Where the hell do I start?

That question was the one thing keeping me from moving forward, at least in the regard of going about bettering myself. So I looked for answers. I asked for advice I didn’t want and many ideas on how I should go about it, but nothing seemed to resonate with me. I felt lost and confused. I was getting so many mixed signals and with my hurt feelings I didn’t know what to think or do. It was all so much that I stopped listening all together.

Fuck reality, I thought. Just fuck it all. 

That’s when realisation hit me. I didn’t have to do anything, not anything standard anyway. I didn’t have to go by a timeframe or begin at a particular spot. Just pick and go with it. It can be changing the way that you look, cleaning your space, cleansing your social media, meditating, yoga, etc., the possibilities are endless.

I mean look at Alice, she had no idea which way to go nor did it matter much. She just wanted to get somewhere, so any road would do.

I honestly had no idea where to start. The only thing I knew is where I wanted to end up: with a cleansed soul, self love, confidence, happiness, positivity, peace and as a better person. So what did I do? I started throwing out what was cluttering my life. I deleted the negativity off my social media and I decided to take a yoga class.

Let me just say I was scared, no, I was terrified. I had no idea what I had gotten myself into. I was so ready and determined yesterday, like nothing could stop me and then this morning I felt sick and nervous. Except that wasn’t really me. That was my head coming up with excuses of why I couldn’t do it. It was ready to bail on my plans. These were excuses that weren’t real, that I was just making up because I was scared to go into the unknown alone, to try something new without the training wheels and someone holding my hand. 

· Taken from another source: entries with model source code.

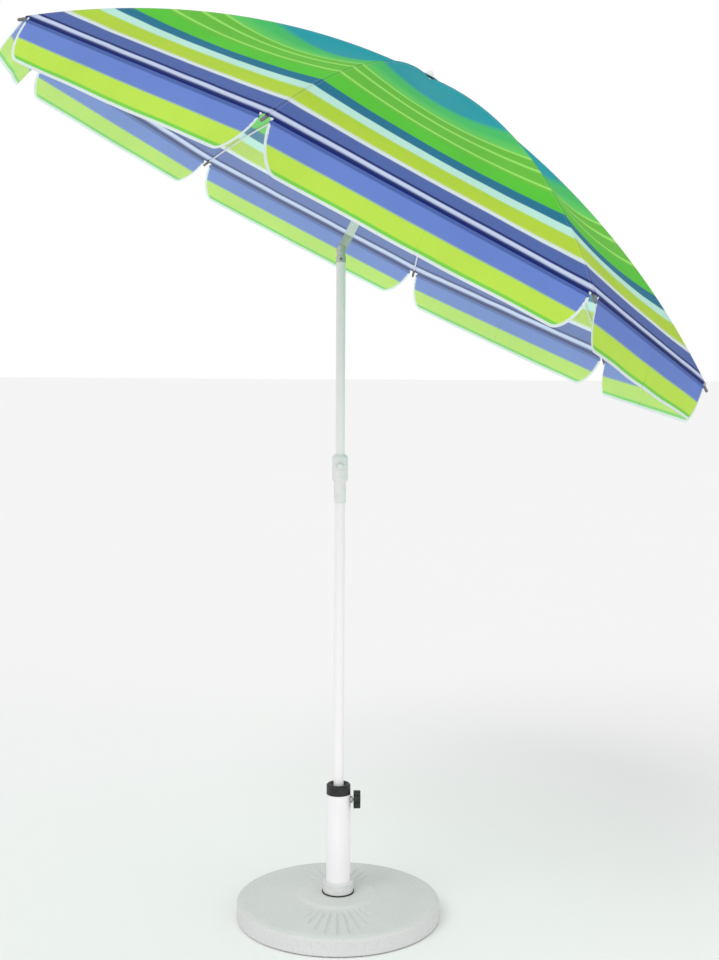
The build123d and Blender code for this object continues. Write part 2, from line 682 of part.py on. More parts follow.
# ---------------------------------------------------------------- write every node
save("base_disc", base_disc())
save("foot_ring", foot_ring())
save("sleeve_plate", sleeve_plate())
save("sleeve_bolts", sleeve_bolts())
save("base_sleeve", base_sleeve())
save("foot_gasket", tube(SLEEVE_RADIUS + GASKET_WIDTH, SLEEVE_RADIUS, BASE_HEIGHT, socket_low))
save("socket_collar", socket_collar())
save("screw_nut", screw_nut())
save("reducer_collar", reducer_collar())
save("sleeve_screw", sleeve_screw())
save("sleeve_knob", sleeve_knob())
save("pole_spike", pole_spike())
save("lower_pole", tube(POLE_RADIUS, pole_bore, pole_low, POLE_TOP))
save("height_collar", height_collar())
save("height_screw", height_screw())
save("height_wing", height_wing())
inner_pole_low = POLE_TOP - INNER_POLE_OVERLAP
save("mid_pole", tube(inner_pole_radius, inner_bore, inner_pole_low, TILT_HEIGHT - FORK_BELOW))
save("tilt_fork", tilt_fork())
save("tilt_pin", tilt_pin())
save("tilt_button", tilt_button())
save("tilt_spring", tilt_spring())
save("tilt_tongue", LEAN * tilt_tongue())
pole_end = pivot_height + POLE_TOP_ABOVE_PIVOT
save("upper_pole", LEAN * tube(inner_pole_radius, inner_bore, TONGUE_TOP, pole_end))
save("crown", LEAN * crown())
save("crown_ring", LEAN * ring(rib_pivot_radius, RING_WIRE, pivot_height))
save("crown_cap", LEAN * crown_cap())
save("finial", LEAN * finial())
save("runner", LEAN * runner())
save("runner_ring", LEAN * ring(runner_ring_radius, RING_WIRE, runner_height))
save("catch_pin", LEAN * catch_pin())
save("catch_lever", LEAN * catch_lever())
save("canopy_panels", LEAN * canopy_panels())
save("valance_flaps", LEAN * valance_flaps())
for k in range(1, RIBS + 1):
    turn = LEAN * Rot(0, 0, azimuth(k))
    save(f"rib_{k}", turn * rib())
    save(f"rib_tip_{k}", turn * rib_tip())
    save(f"stretcher_{k}", turn * stretcher())
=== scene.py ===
"""Looks of a tilting beach umbrella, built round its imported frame.

Metres, +Z up, the pole on the Z axis, the canopy leaning towards +X.
Cloth, hems, stitched pockets and the cast base are made here. Tubes, hubs, ribs and screws
are the frame's own nodes with better finishes.
"""
import json
import math

import bpy
import numpy as np
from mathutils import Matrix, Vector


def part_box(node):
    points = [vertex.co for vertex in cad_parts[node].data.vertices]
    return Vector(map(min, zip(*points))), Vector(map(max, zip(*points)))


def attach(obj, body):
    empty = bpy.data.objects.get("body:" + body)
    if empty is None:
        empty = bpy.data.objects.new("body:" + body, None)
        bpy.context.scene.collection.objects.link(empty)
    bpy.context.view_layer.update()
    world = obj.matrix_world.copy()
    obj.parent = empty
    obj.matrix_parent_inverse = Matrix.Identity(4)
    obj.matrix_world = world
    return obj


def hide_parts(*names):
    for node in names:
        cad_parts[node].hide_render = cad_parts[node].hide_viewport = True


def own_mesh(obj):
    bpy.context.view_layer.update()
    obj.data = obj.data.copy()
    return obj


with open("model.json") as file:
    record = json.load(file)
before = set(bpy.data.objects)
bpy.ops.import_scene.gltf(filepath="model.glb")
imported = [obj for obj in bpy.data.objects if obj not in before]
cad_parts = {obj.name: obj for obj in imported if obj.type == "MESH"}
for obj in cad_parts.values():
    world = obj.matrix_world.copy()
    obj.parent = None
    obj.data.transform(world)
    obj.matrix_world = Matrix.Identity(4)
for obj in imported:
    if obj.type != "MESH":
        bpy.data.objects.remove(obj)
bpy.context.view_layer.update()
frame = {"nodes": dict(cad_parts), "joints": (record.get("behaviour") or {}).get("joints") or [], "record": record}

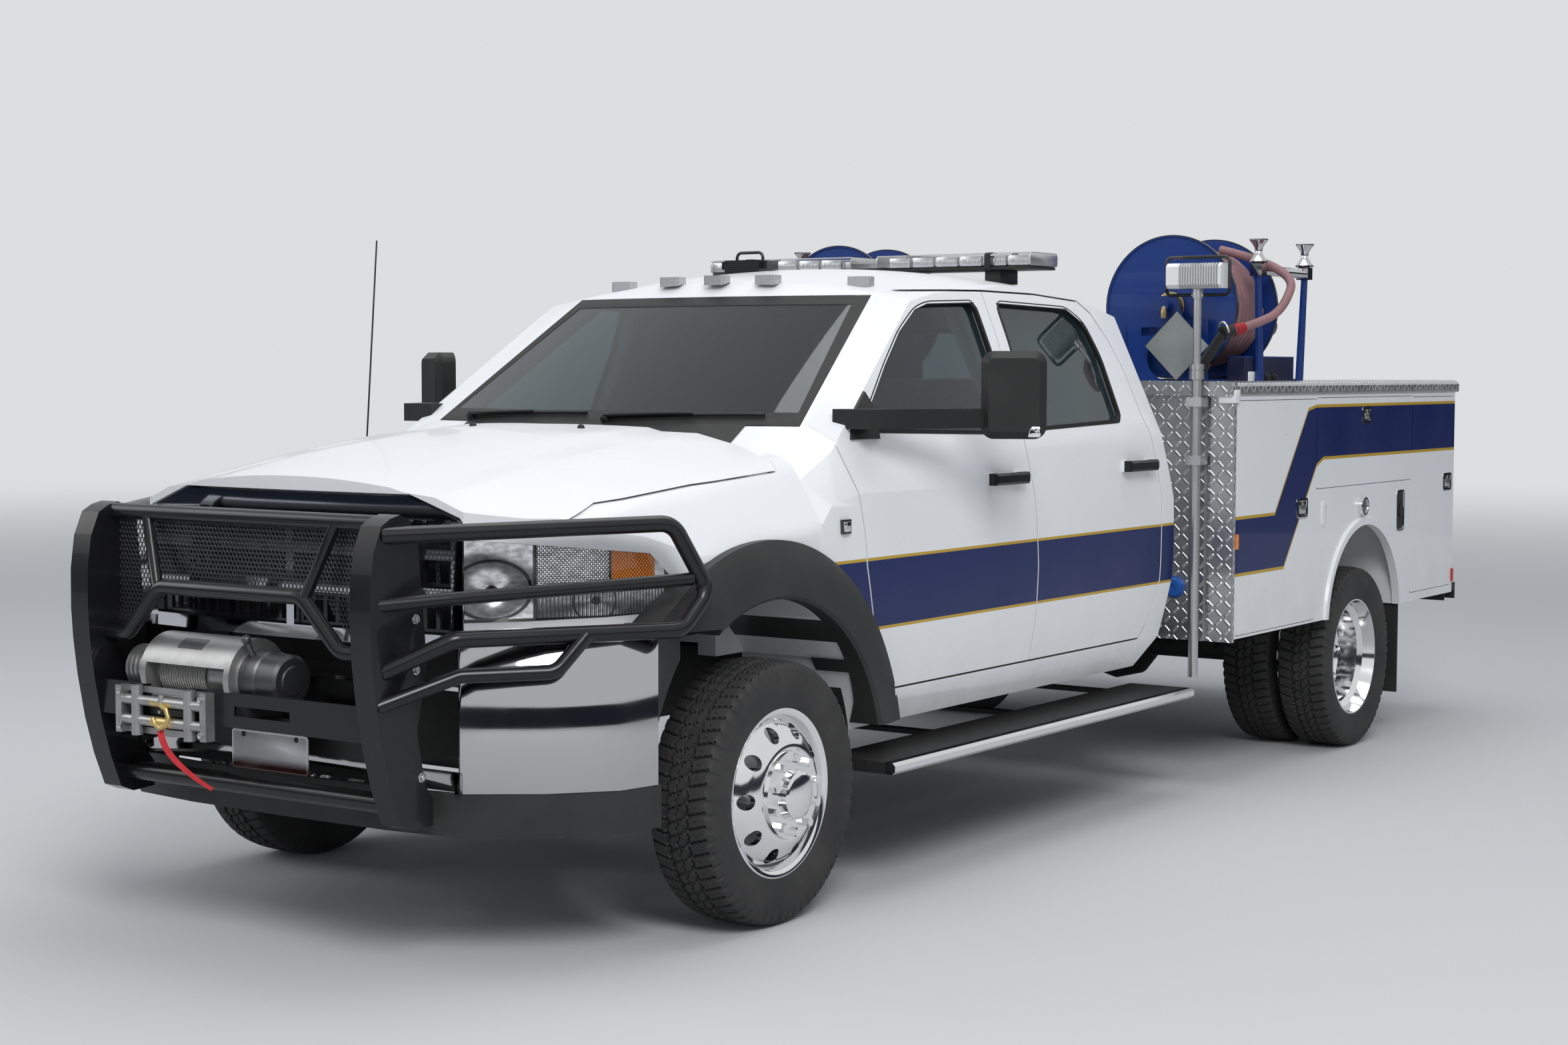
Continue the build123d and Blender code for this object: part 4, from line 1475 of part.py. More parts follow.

Do you want to know what I learned: about yoga and about myself?

Yoga is hard. It takes physical and mental strength, constant breathing, focus, letting go of bad energy, receiving good energy, opening up yourself to the spiritual. It is also peaceful and inviting and positive. It is enlightening and empowering.

The yoga studio I went to, Enso yoga in Miami Springs, was a little piece of heaven. It was like a place out of Wonderland with its gardens , music, and incense. Everyone there was so friendly and inviting and ready to help. They were all amazing! (Especially the instructor Gricet Cisnero. An amazing person and so easy to talk to and full of light)

What I learned about myself: I had nothing to fear. I had my own strength within. I wasn’t perfect by any means, but I was able to do what I intended to do. With a little help, I was able to do the poses even if for a short while. I was able to feel the energy and peace. I wasn’t alone. I was able to see inside myself and find my power, I was able to find some peace and let go of some things that were bothering me, things I had no control over. (That’s not an easy thing to do when you’re a control freak, but little by little, when you try to understand others perspectives and accept them for who they are, there is no need for complete and total control.)

You won’t make it in one day. If you thought it would be easy and that saying your changed in one day, that’s a lie. It takes time and effort like everything else in your life. However, you won’t make it at all if you don’t start somewhere.

So if you’re a little lost like me, that’s okay. You don’t have any rules on how to go about this, except whatever you do, make sure it is to better yourself. Start small, but start. And don’t stop. Don’t let fear keep you from going and from being the best person you can be. Don’t let fear make you believe that you aren’t good enough or strong enough because you are. You are as strong as you limit yourself to be and if you push through those limitations you will find that you are much stronger than you could have ever imagined.

“Follow your soul, it knows the way.”